— Start of Input material —

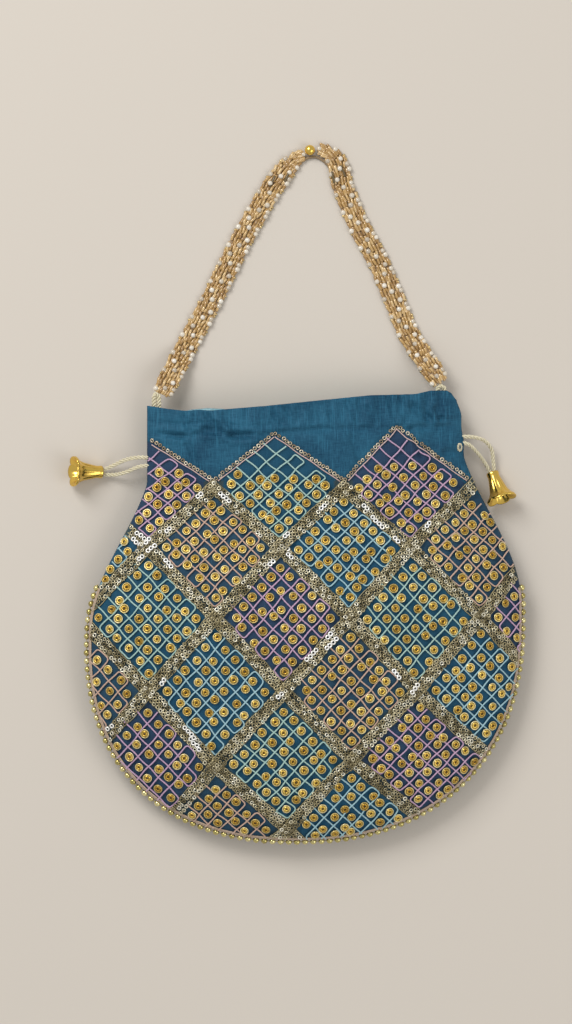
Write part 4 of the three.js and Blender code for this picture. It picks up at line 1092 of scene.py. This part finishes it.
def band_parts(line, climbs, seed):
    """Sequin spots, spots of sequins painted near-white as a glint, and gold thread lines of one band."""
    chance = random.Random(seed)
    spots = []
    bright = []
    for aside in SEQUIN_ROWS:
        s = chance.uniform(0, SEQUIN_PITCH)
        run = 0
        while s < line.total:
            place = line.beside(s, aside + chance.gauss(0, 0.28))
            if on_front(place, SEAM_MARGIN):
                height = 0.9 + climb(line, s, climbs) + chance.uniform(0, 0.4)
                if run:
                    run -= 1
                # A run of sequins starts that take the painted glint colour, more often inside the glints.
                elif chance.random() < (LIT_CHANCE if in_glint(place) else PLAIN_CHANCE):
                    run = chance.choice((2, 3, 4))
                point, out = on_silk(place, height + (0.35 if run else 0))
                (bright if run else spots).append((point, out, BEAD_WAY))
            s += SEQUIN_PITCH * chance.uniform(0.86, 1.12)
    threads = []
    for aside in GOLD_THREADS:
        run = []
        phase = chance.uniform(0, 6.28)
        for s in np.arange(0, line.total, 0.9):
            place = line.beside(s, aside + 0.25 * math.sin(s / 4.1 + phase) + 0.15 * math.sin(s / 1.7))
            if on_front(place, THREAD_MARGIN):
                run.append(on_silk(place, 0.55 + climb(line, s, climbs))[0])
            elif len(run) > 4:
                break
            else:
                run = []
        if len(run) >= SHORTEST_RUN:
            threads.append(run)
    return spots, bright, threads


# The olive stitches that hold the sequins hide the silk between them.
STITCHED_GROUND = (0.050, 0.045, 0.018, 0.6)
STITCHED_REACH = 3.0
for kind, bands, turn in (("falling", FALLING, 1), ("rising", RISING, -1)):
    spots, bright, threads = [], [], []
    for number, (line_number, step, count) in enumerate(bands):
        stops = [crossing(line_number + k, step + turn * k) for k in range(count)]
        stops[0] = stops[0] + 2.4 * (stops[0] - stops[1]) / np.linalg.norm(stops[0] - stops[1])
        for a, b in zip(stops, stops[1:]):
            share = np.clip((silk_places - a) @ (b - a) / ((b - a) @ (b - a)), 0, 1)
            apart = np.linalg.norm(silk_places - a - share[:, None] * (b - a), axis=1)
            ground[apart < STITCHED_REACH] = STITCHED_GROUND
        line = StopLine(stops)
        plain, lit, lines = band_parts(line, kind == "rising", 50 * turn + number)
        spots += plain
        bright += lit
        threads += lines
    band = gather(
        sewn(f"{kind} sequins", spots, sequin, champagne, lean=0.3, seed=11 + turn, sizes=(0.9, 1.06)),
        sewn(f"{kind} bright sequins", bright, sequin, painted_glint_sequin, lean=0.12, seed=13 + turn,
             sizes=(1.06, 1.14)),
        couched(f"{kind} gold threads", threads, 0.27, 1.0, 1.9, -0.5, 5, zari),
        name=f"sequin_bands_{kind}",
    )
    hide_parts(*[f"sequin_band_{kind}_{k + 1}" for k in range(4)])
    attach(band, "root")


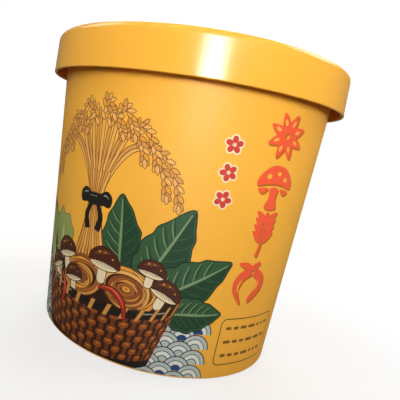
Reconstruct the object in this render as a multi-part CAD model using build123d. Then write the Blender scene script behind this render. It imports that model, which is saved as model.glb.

— End of Input material —

Exercise aim.
Look through the entries above and report each line where the string "kind" occurs.

Reply.
for kind, bands, turn in (("falling", FALLING, 1), ("rising", RISING, -1)):
        plain, lit, lines = band_parts(line, kind == "rising", 50 * turn + number)
        sewn(f"{kind} sequins", spots, sequin, champagne, lean=0.3, seed=11 + turn, sizes=(0.9, 1.06)),
        sewn(f"{kind} bright sequins", bright, sequin, painted_glint_sequin, lean=0.12, seed=13 + turn,
        couched(f"{kind} gold threads", threads, 0.27, 1.0, 1.9, -0.5, 5, zari),
        name=f"sequin_bands_{kind}",
    hide_parts(*[f"sequin_band_{kind}_{k + 1}" for k in range(4)])